We tend to be impertinent with God, assuming roles and missions originating from our worldly ideas of positioning and platform. All our placards and pennants crash and burn. Then there is that brazen sobering wilderness where God is silent and all we hear is the bleating of sheep. Our ideas of impertinence and self-dependence fade away. When we learn daily reliance on God, he calls out to us and commissions us, and then we think that then is an impertinence!

Daily reliance on God is our sustenance. Every thing else is an impertinence. 

Friday, September 12, 2014

Gratefulness




GRATEFULNESS

All virtues considered,  the one I would most treasure might be gratefulness. Gratefulnes to God for all that He has done, been and given to me.

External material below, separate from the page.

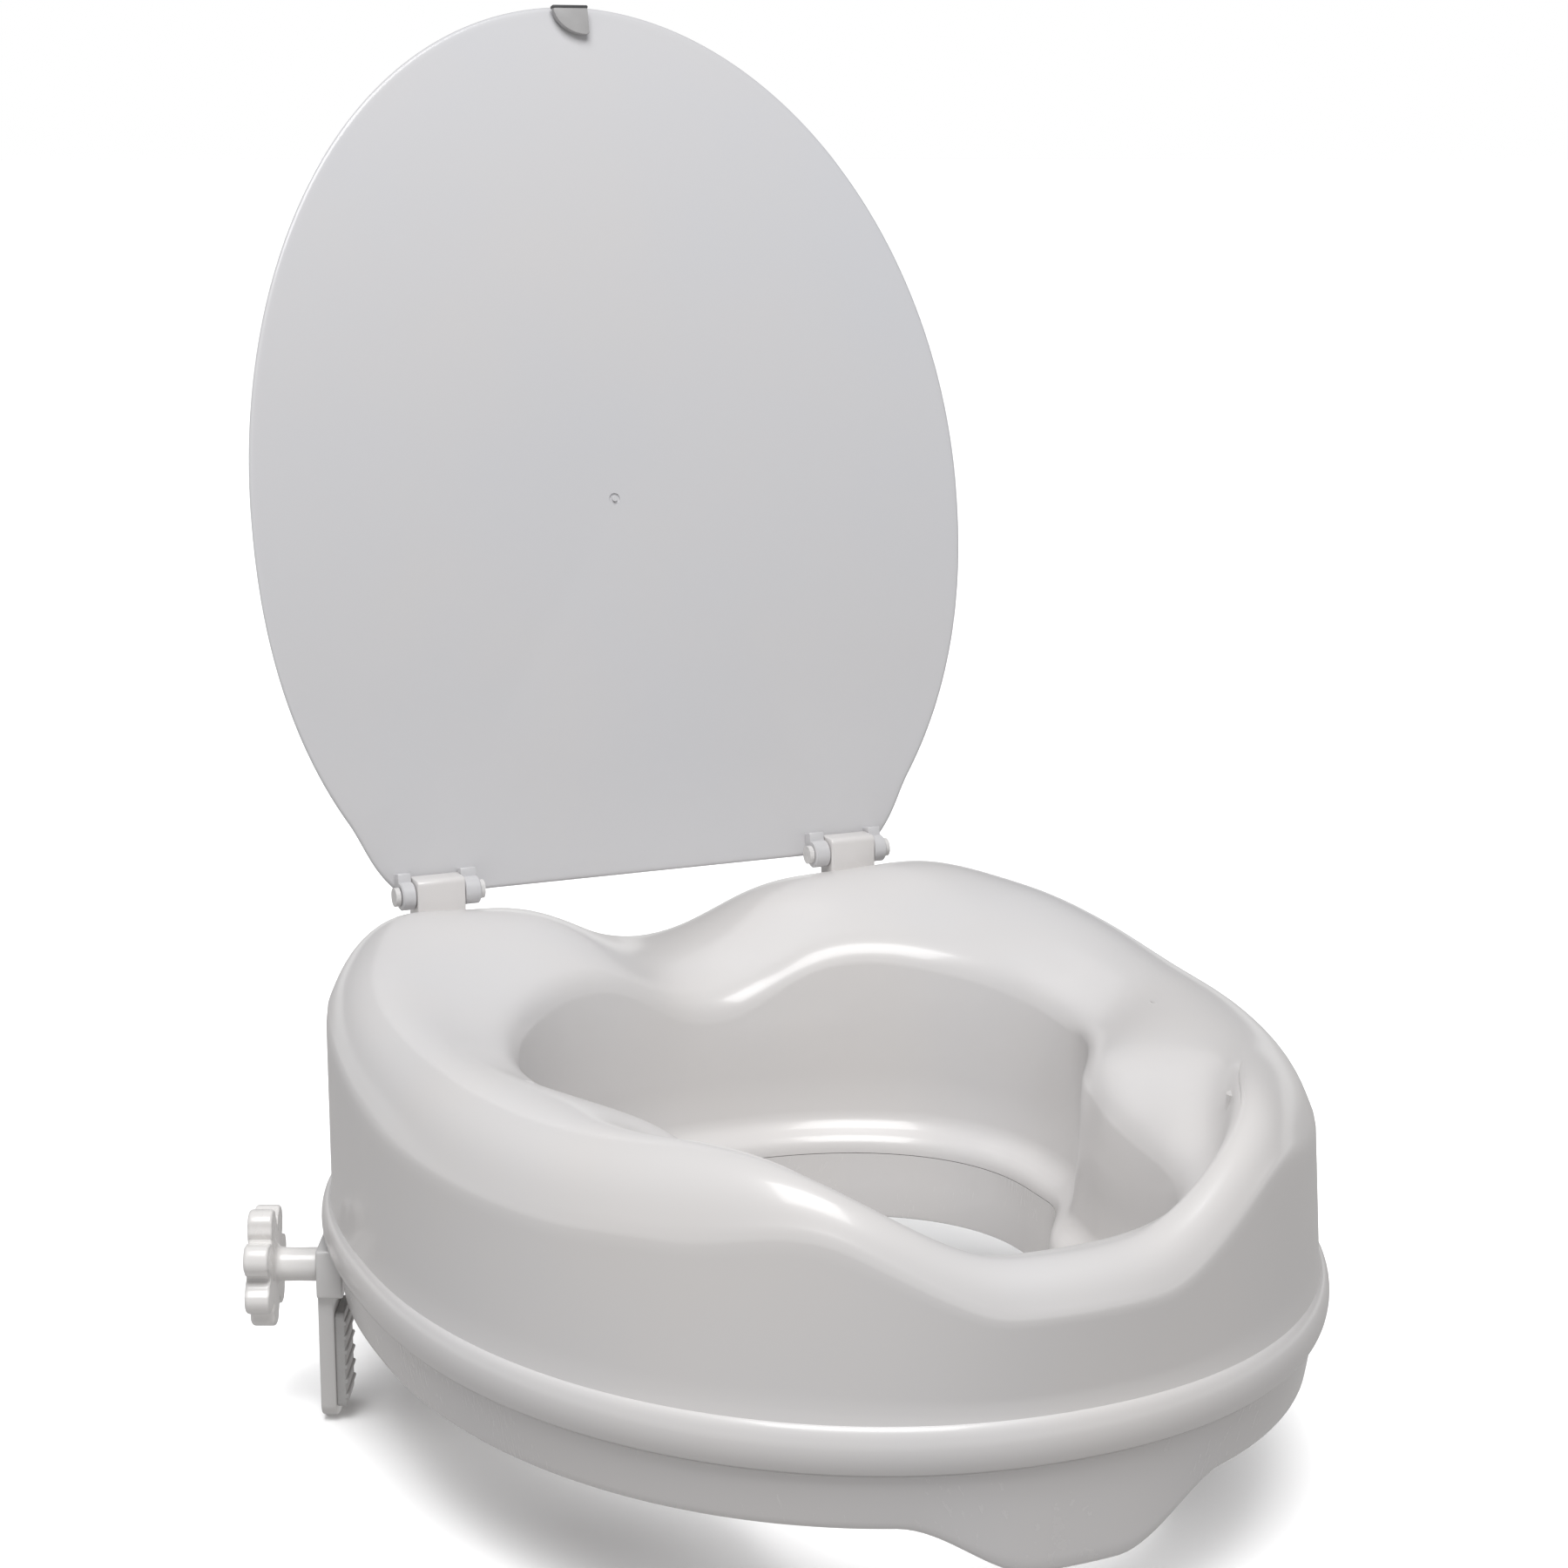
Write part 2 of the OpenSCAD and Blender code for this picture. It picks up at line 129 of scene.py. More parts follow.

When clouds obscure the sky, when cynical mockers  rail , or when hope seems to be a dead word, we are often despondent and hurt. Even our dear ones, could  disappoint, discourage or depress us. At such times, being grateful for what we have opens a chink in the brazen sky, allowing sunlight and hope to flood in. Truly, we do have so much to be grateful for.  A writer had put it this way, “I felt sorry for myself that I did not have shoes, until I saw a man who had no feet.” Gratefulness banishes self pity and despondency.

Gods blessings are often camouflaged to our ungrateful eyes. Consciously removing the blinkers of  ungratefulness uncovers  His hand of provision and protection all around us, till we can echo.. “Underneath are His everlasting arms.”

And so in the storm or path winding through thicket and forest, this practice of gratefulness and trust can be our beacon of hope, a lamp in the dark leading us  to a place where quiet waters flow.